Жизни Рассказчика суждено стать долгим преследованием того, что кроется за этими именами. Он пожелает раскрыть тайну имени Германтов, захочет проникнуть в их заповедный мир, и через это станет на какое-то время уязвимым для снобизма. Он будет гнаться за любовью, и Жильберта, которую он вновь встретит в Париже, на Елисейских полях, станет его первым детским опытом. Он будет жить в надежде увидеть некоторые места: Бальбек, Венецию, а также некоторые зрелища: например, гениальную актрису Берма в «Федре». И, еще сам того не зная, будет искать также нечто иное, некое состояние, более прекрасное и прочное — состояние благодати, которое приоткроется ему в очень краткие моменты, когда он ощутит, что его долг — удержать мгновение словами (три колокольни, три дерева).
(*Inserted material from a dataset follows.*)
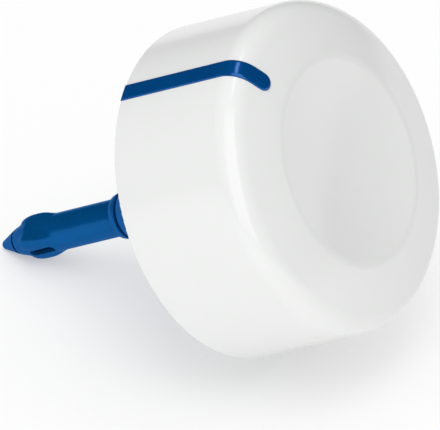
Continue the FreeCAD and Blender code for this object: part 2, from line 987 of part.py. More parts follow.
def socket():
    body = turned(
        "socket_insert",
        [
            ("0", "-insert_foot"),
            ("insert_radius", "-insert_foot"),
            ("insert_radius", "-turret_top"),
            ("insert_flange_radius", "-turret_top"),
            ("insert_flange_radius", "insert_flange - turret_top"),
            ("0", "insert_flange - turret_top"),
        ],
    )
    bore_foot = "-insert_foot - overcut"
    bores = cylinders("insert_bore", pin_places(), "pin_radius + bond_gap", "insert_foot", bore_foot)
    sub_part("socket_insert", cut("socket_insert", body, bores))
    pins = cylinders("socket_pin", pin_places(), "pin_radius", "pin_foot - pin_top", "-pin_foot")
    sub_part("socket_pins", group("socket_pins", pins))


# Probe


def groove_corners(depth, floor_radius, width):
    """Corners of a square groove in the spigot, met on the way down."""
    return [
        ("spigot_radius", f"{width} / 2 - {depth}"),
        (floor_radius, f"{width} / 2 - {depth}"),
        (floor_radius, f"-{width} / 2 - {depth}"),
        ("spigot_radius", f"-{width} / 2 - {depth}"),
    ]


def probe_head():
    ring_floor = "spigot_radius - ring_groove_depth"
    body = turned(
        "probe_head",
        [
            ("spigot_hollow", "-head_top"),
            ("spigot_radius", "-head_top"),
            *groove_corners("first_ring_groove", ring_floor, "ring_groove_width"),
            *groove_corners("second_ring_groove", ring_floor, "ring_groove_width"),
            *groove_corners("snap_groove", "snap_groove_radius", "snap_groove_width"),
            ("spigot_radius", "-tube_top"),
            ("tube_bore - slip_gap", "-tube_top"),
            ("tube_bore - slip_gap", "-head_foot"),
            ("spigot_hollow", "-head_foot"),
        ],
    )
    round_edges(body, "rim_blend", ("spigot_radius", "-head_top"))
    key = box(
        "spigot_key",
        "key_reach - spigot_hollow - bury",
        "key_width",
        "key_length",
        "(key_reach + spigot_hollow + bury) / 2",
        "0",
        "-head_top - key_drop",
    )
    sub_part("probe_head", fused("probe_head", [body, key]))


def head_pieces():
    ring_radius = "spigot_radius - ring_groove_depth + spigot_ring_section + slip_gap"
    rings = [
        ring("spigot_ring", ring_radius, "spigot_ring_section", f"-{depth}")
        for depth in ("first_ring_groove", "second_ring_groove")
    ]
    sub_part("spigot_o_rings", group("spigot_o_rings", rings))
    snap = plate(
        "retaining_ring",
        "snap_ring_radius",
        "snap_groove_radius + 2 * slip_gap",
        "snap_ring_thickness",
        "-snap_groove - snap_ring_thickness / 2",
    )
    sub_part("retaining_ring", snap)
    block_body = turned(
        "plug_insert",
        [
            ("0", "-plug_foot"),
            ("spigot_hollow - slip_gap", "-plug_foot"),
            ("spigot_hollow - slip_gap", "-plug_top"),
            ("0", "-plug_top"),
        ],
    )
    bore_foot = "plug_floor - plug_foot"
    bores = cylinders("plug_bore", pin_places(), "plug_hole_radius", "plug_foot - plug_top", bore_foot)
    sub_part("plug_insert", cut("plug_insert", block_body, bores))
    tails = cylinders("plug_tail", pin_places(), "pin_radius", "tail_length", "-plug_foot - tail_length")
    sub_part("plug_contacts", group("plug_contacts", tails))
    foot = "probe_board_gap - electrode_top"
    block("probe_board", "probe_board_width", "probe_board_thickness", "probe_board_length", "0", "0", foot)


def window_outline(sketch):
    """Round-ended slot, turned to lie midway between two fins."""
    turn = FreeCAD.Rotation(FreeCAD.Vector(0, 1, 0), value("window_azimuth"))
    sketch.AttachmentOffset = FreeCAD.Placement(FreeCAD.Vector(), turn)
    half = "window_width / 2"
    draw(
        sketch,
        [
            (half, f"{half} - window_bottom"),
            (half, f"-{half} - window_top", half),
            ("0", "-window_top", half),
            (f"-{half}", f"-{half} - window_top"),
            (f"-{half}", f"{half} - window_bottom", half),
            ("0", "-window_bottom", half),
        ],
    )


# Parts of a fin's length and of its thickness, along the rise and the fall of its crest
FIN_RISE = ((0.25, 0.44), (0.5, 0.75), (0.75, 0.94), (1, 1))
FIN_FALL = ((0.44, 0.94), (0.6, 0.87), (0.75, 0.78), (0.87, 0.65), (0.95, 0.53), (1, 0.35), (1, 0))


def fin_crest():
    """Corners of a fin's crest, which rises gently and falls ever more steeply."""
    rise, fall = "(fin_full - fin_start)", "(fin_end - fin_full)"
    steps = [(up, f"-fin_start - {rise} * {share}") for share, up in FIN_RISE]
    steps += [(up, f"-fin_full - {fall} * {share}") for share, up in FIN_FALL]
    return [(f"fin_axis_radius + fin_thickness * {up}", height) for up, height in steps]


def probe_tube():
    """Tube whose end is a guard with four rounded fins and a water window on either side."""
    body = new_body("probe_tube")
    turn_profile(
        body,
        [
            ("0", "-tube_top"),
            ("tube_radius", "-tube_top"),
            ("tube_radius", "-guard_taper_start"),
            ("guard_taper_radius", "-guard_taper_end"),
            ("guard_end_radius", "-guard_end"),
            ("0", "-guard_end"),
        ],
    )
    round_edges(body, "rim_blend", ("tube_radius", "-tube_top"), ("guard_end_radius", "-guard_end"))
    fin = turn_profile(body, [("fin_axis_radius", "-fin_start"), *fin_crest()], "fin_axis_radius")
    repeat(body, [fin], "fin_count")
    for radius, foot, top in (
        ("tube_bore", "chamber_floor", "tube_top - overcut"),
        ("nose_bore", "guard_end + overcut", "chamber_floor - overcut"),
    ):
        cut_hole(
            body,
            lambda sketch, size=radius: draw_circle(sketch, size),
            height=f"-({foot})",
            depth=f"{foot} - ({top})",
            upwards=True,
        )
    cut_hole(body, window_outline, plane="YZ_Plane", depth="4 * tube_radius", middle=True)
    sub_part("probe_tube", body, turn="fin_azimuth")


def electrode_at(label, piece, index):
    angle = f"(fin_azimuth + {90 * index})"
    sub_part(label, piece, f"electrode_circle * cos{angle}", f"electrode_circle * sin{angle}")


def electrodes():
    holes = [
        (f"{radius} + bond_gap", *centre)
        for radius, centre in zip(
            ("glass_radius", "sensor_radius", "sensor_radius", "sensor_radius"),
            circle_of("4", "electrode_circle", "fin_azimuth"),
        )
    ]
    carrier_height = "carrier_foot - carrier_top"
    carrier = plate("electrode_carrier", "tube_bore - slip_gap", None, carrier_height, "-carrier_foot", holes)
    sub_part("electrode_carrier", carrier)
    glass = new_body("ph_electrode")
    bulb_top = "sqrt(bulb_radius ^ 2 - glass_radius ^ 2) - bulb_depth"
    turn_profile(
        glass,
        [
            ("0", "-electrode_top"),
            ("0", "-bulb_depth - bulb_radius", "bulb_radius"),
            ("bulb_radius", "-bulb_depth", "bulb_radius"),
            ("glass_radius", bulb_top),
            ("glass_radius", "-electrode_top"),
        ],
    )
    electrode_at("ph_electrode", glass, 0)
    for index, (shaft, tip) in enumerate(
        (("orp_electrode", "orp_tip"), ("reference_electrode", "junction_frit")), start=1
    ):
        rod = turned(
            shaft,
            [
                ("0", "-electrode_top"),
                ("0", "-sensor_foot"),
                ("sensor_radius", "-sensor_foot"),
                ("sensor_radius", "-electrode_top"),
            ],
        )
        electrode_at(shaft, rod, index)
        end = turned(
            tip,
            [
                ("0", "-sensor_foot"),
                ("0", "-sensor_foot - tip_length", "tip_radius"),
                ("tip_radius", "tip_radius - sensor_foot - tip_length"),
                ("tip_radius", "-sensor_foot"),
            ],
        )
        electrode_at(tip, end, index)
    pin = turned(
        "temperature_pin",
        [
            ("0", "-electrode_top"),
            ("0", "-sensor_foot - sensor_radius", "sensor_radius"),
            ("sensor_radius", "-sensor_foot"),
            ("sensor_radius", "-electrode_top"),
        ],
    )
    electrode_at("temperature_pin", pin, 3)


def locking_collar():
    body = turned(
        "locking_collar",
        [
            ("collar_bore", "-collar_thread_top"),
            ("collar_thread_radius", "-collar_thread_top"),
            ("collar_thread_radius", "-neck_length"),
            ("collar_neck_radius", "-neck_length"),
            ("collar_neck_radius", "-neck_length - collar_gap"),
            ("collar_ridge_radius", "-neck_length - collar_gap"),
            ("collar_edge_radius", "-collar_foot"),
            ("collar_bore", "-collar_foot"),
        ],
    )
    ridge = ("collar_ridge_radius", "-neck_length - collar_gap")
    round_edges(body, "collar_blend", ridge, ("collar_edge_radius", "-collar_foot"))
    sub_part("locking_collar", body)


def nose():
    body = turned(
        "nose_cap",
        [
            ("0", "-nose_shank_top"),
            ("0", "-nose_tip", "nose_tip_radius"),
            ("nose_tip_radius * cos(nose_angle)", "nose_tip_radius * (1 - sin(nose_angle)) - nose_tip"),
            ("nose_radius", "-nose_shoulder"),
            ("nose_shank_radius", "-nose_shoulder"),
            ("nose_shank_radius", "-nose_shank_top"),
        ],
    )
    sub_part("nose_cap", body)
    seal_radius = "nose_shank_radius + nose_ring_section + slip_gap"
    seal = ring("nose_o_ring", seal_radius, "nose_ring_section", "-(guard_end + nose_shoulder) / 2")
    sub_part("nose_o_ring", seal)


def check_document():
    for item in DOC.Objects:
        faults = {"Invalid", "Error"} & set(item.State)
        assert not faults, f"{item.Label} is {faults}"
    for piece in SUB_PARTS:
        assert not piece.Shape.isNull() and piece.Shape.isValid(), piece.Label + " has a bad shape"


def main():
    fill_sheet()
    top_shell()
    indicator_strip()
    base_cover()
    cover_gasket()
    screws(
        "cover_screws",
        "cover_screw_count",
        "boss_circle",
        "cover_screw_turn",
        HEAD_SEAT,
        "cover_screw_length",
        True,
    )
    ballast_ring()
    screws(
        "ballast_screws",
        "ballast_screw_count",
        "ballast_screw_circle",
        "ballast_screw_turn",
        f"({COVER_TOP} + ballast_thickness)",
        "(ballast_thickness + ballast_screw_bite)",
        False,
    )
    chassis()
    screws(
        "chassis_screws",
        "post_count",
        "post_circle",
        "post_turn",
        CHASSIS_TOP,
        "small_screw_length",
        False,
    )
    main_board()
    screws(
        "board_screws",
        "standoff_count",
        "standoff_circle",
        "standoff_turn",
        BOARD_TOP,
        "small_screw_length",
        False,
    )
    board_pieces()
    battery_tray()
    battery_cells()
    battery_contacts()
    battery_leads()
    probe_lead()
    socket()
    probe_head()
    head_pieces()
    probe_tube()
    electrodes()
    locking_collar()
    nose()
    DOC.recompute()
    check_document()
    os.makedirs("parts", exist_ok=True)
    for piece in SUB_PARTS:
        piece.Shape.exportStep(f"parts/{piece.Label}.step")
        print(f"{piece.Label}: {len(piece.Shape.Solids)} solids, {piece.Shape.Volume / 1000:.3f} cm3")


main()
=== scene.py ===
"""Floating pool water monitor on a white studio floor: materials, finer visible pieces, light and camera.

Lengths are in metres in the part's own frame: +Z is the drum's axis, +X points at the blue strip, and the
origin is on the axis at the waterline.
"""
import json
import math

import bmesh
import bpy
import numpy
from mathutils import Matrix, Vector


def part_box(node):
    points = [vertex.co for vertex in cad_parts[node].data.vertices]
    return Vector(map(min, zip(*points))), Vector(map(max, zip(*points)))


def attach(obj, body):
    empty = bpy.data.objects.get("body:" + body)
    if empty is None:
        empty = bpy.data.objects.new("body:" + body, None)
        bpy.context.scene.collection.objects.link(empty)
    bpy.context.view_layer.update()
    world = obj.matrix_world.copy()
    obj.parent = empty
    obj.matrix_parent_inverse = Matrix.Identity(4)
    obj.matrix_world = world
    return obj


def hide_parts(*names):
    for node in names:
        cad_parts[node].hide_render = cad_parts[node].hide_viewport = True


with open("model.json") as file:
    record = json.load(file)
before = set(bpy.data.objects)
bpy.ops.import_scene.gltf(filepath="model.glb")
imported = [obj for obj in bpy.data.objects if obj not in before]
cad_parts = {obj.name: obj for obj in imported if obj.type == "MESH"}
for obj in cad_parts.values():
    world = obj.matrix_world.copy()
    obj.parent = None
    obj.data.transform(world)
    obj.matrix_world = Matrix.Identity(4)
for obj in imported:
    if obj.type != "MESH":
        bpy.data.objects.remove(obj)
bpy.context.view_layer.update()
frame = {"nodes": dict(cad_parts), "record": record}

MM = 0.001

# The camera sees the drum's axis point right, a little up and towards it.
AXIS_TILT = math.radians(38.37)
AXIS_LEAN = math.radians(13.5)
STRIP_TURN = math.radians(55.26)
CAMERA_DISTANCE = 1.909
CAMERA_LENS = 409.1
RIM_CENTRE_RIGHT = 0.00263
RIM_CENTRE_UP = 0.00920
FLOOR_ELEVATION = math.radians(34.0)

RIM_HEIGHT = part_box("top_shell")[0].z


# Camera and floor


def view_axes():
    """The part's X, Y and Z axes as the camera sees them: x right, y up, z towards the camera."""
    axis = Vector(
        (
            math.cos(AXIS_TILT) * math.cos(AXIS_LEAN),
            math.cos(AXIS_TILT) * math.sin(AXIS_LEAN),
            math.sin(AXIS_TILT),
        )
    )
    up = Vector((0, 1, 0))
    above = (up - axis * up.dot(axis)).normalized()
    beside = axis.cross(above)
    strip = above * math.cos(STRIP_TURN) + beside * math.sin(STRIP_TURN)
    return strip, axis.cross(strip), axis


def view_rotation():
    """Rotation from the camera's own axes to the part's."""
    return Matrix(view_axes())


def add_camera():
    turn = view_rotation()
    rim_centre = Vector((RIM_CENTRE_RIGHT, RIM_CENTRE_UP, -CAMERA_DISTANCE))
    data = bpy.data.cameras.new("camera")
    data.lens = CAMERA_LENS
    data.sensor_width = 36
    data.clip_end = 50
    camera = bpy.data.objects.new("camera", data)
    camera.matrix_world = Matrix.Translation(Vector((0, 0, RIM_HEIGHT)) - turn @ rim_centre) @ turn.to_4x4()
    bpy.context.scene.collection.objects.link(camera)
    bpy.context.scene.camera = camera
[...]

Здесь, словно маленький обособленный роман, помещается вставной эпизод: «Любовь Свана», который остается, конечно, внутренней постройкой, задуманной в то время, когда Сван еще мыслился как главный герой всей книги; она подобна уцелевшему в усыпальнице готического собора языческому храму или романской церкви, стоявшим раньше на том же самом месте. Тут мы узнаем, что было до рождения Рассказчика: любовь Свана к Одетте. Любовь несчастная (поскольку, согласно Прусту, всякая любовь несчастна, и мы увидим, почему), страсть, описывающая кривую от восторга к страданию, и от страдания к забвению, которую мы исследуем позже. Но у Свана, как и у Рассказчика, возникает порой мимолетная надежда достичь более прекрасной и прочной реальности. И ему тоже именно эстетические переживания открывают врата к некоей форме вечности. Но, поскольку Сван не творец, он проникает по ту сторону Времени не как писатель, а слушая некоторые музыкальные произведения или глядя на некоторые картины. Тема «короткой фразы» из Сонаты Вентёя, «легкой, успокоительной и тихой, словно аромат».